One of the saddest moments in the hearing came from Councilman Andre Spivey. Faced with the prospect of thousands of out of town youths here as part of the Baptist Convention, Spivey asked the Chief about the risks they faced. Talking movingly about the tragic consequences on the psyche of a youth whisked to the 4th precinct, facing charges and possibly an overnight stay in jail, Spivey asked the Chief if some other arrangements couldn’t be made for those guests nabbed for curfew violations. He suggested that perhaps the Marriot would be a more appropriate place to hold these visitors.
How is it possible that Councilman Spivey is more sensitive to a young Baptist from Dallas than he is to one from Dexter Avenue?

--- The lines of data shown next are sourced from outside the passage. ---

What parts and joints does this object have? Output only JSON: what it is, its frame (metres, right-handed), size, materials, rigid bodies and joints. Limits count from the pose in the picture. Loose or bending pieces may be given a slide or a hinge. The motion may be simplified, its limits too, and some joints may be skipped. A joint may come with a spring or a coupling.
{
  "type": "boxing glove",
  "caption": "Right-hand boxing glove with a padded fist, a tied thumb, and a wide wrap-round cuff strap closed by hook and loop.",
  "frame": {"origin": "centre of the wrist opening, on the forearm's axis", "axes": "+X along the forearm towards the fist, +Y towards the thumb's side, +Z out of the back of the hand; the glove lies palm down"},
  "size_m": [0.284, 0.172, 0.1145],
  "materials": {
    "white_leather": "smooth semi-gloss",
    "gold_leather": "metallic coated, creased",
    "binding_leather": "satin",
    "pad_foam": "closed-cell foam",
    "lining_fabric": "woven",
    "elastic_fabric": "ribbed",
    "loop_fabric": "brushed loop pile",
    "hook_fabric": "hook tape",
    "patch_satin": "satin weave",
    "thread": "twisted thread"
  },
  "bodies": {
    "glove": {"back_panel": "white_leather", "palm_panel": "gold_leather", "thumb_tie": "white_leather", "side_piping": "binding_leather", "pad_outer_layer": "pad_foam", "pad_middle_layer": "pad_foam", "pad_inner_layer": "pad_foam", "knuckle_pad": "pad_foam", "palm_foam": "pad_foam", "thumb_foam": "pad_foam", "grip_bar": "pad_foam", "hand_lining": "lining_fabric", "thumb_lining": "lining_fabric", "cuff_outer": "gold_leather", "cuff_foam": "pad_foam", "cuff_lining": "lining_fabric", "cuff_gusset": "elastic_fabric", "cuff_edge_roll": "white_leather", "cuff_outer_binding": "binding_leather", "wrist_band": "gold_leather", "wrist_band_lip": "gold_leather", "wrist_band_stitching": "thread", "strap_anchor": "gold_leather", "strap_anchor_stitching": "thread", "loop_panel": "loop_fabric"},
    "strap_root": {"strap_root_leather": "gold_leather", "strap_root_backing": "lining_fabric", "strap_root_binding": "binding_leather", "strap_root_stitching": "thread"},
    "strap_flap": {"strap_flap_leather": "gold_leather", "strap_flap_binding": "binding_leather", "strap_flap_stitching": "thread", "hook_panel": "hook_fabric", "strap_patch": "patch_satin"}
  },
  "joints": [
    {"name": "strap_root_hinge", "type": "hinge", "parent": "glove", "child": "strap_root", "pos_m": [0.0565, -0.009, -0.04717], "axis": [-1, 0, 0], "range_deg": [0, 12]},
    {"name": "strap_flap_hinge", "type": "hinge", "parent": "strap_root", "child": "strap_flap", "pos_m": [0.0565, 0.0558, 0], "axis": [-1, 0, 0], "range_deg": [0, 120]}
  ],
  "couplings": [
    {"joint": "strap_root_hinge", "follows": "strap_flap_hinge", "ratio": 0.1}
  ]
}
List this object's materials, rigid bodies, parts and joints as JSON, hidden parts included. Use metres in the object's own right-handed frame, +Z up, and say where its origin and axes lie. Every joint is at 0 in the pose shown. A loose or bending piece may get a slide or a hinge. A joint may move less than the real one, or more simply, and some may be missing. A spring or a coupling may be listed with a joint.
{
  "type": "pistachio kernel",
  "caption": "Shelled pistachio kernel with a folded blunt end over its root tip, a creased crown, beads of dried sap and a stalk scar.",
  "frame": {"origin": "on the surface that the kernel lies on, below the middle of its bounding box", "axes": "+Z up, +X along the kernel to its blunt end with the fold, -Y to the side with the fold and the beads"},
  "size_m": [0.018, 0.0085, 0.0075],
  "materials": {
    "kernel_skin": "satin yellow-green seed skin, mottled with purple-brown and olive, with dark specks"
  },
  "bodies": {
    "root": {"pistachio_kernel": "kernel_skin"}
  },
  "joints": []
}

In all of this controversy, Mayor Duggan was silent. He seems unable to understand the dynamics of the city he is supposed to lead and unwilling to listen to the advise of long standing advocates for justice such as the ACLU and the NAACP. Both offered strong, clear counsel on why this was a bad idea.
As Detroit moves into summer facing massive water shut offs and no viable plan to deal with them, Council may want to look to its counterpart in Philadelphia.
While Detroit Council was voting down the curfew, Philadelphia was voting up a water affordability plan, designed to improve bill collections and protect lower income users. It is an income based water revenue assistance plan.
“Access to safe drinking water is a necessity. This legislation removes longstanding obstacles that have prevented low-income and vulnerable Philadelphia families from access to this right by burdening them with expensive water bills. At the same time, this bill will allow the Water Revenue Bureau to focus on increasing collections by removing inefficiencies,” said Councilwoman Maria Quiñones-Sánchez. She emphasized that they have achieved “ a common-sense solution to ensure that no one in Philadelphia is priced out of water service because of their income.”
This plan of course was designed in part by the same people who assisted Detroit. We need to encourage council to listen to common sense, not unsupported fears.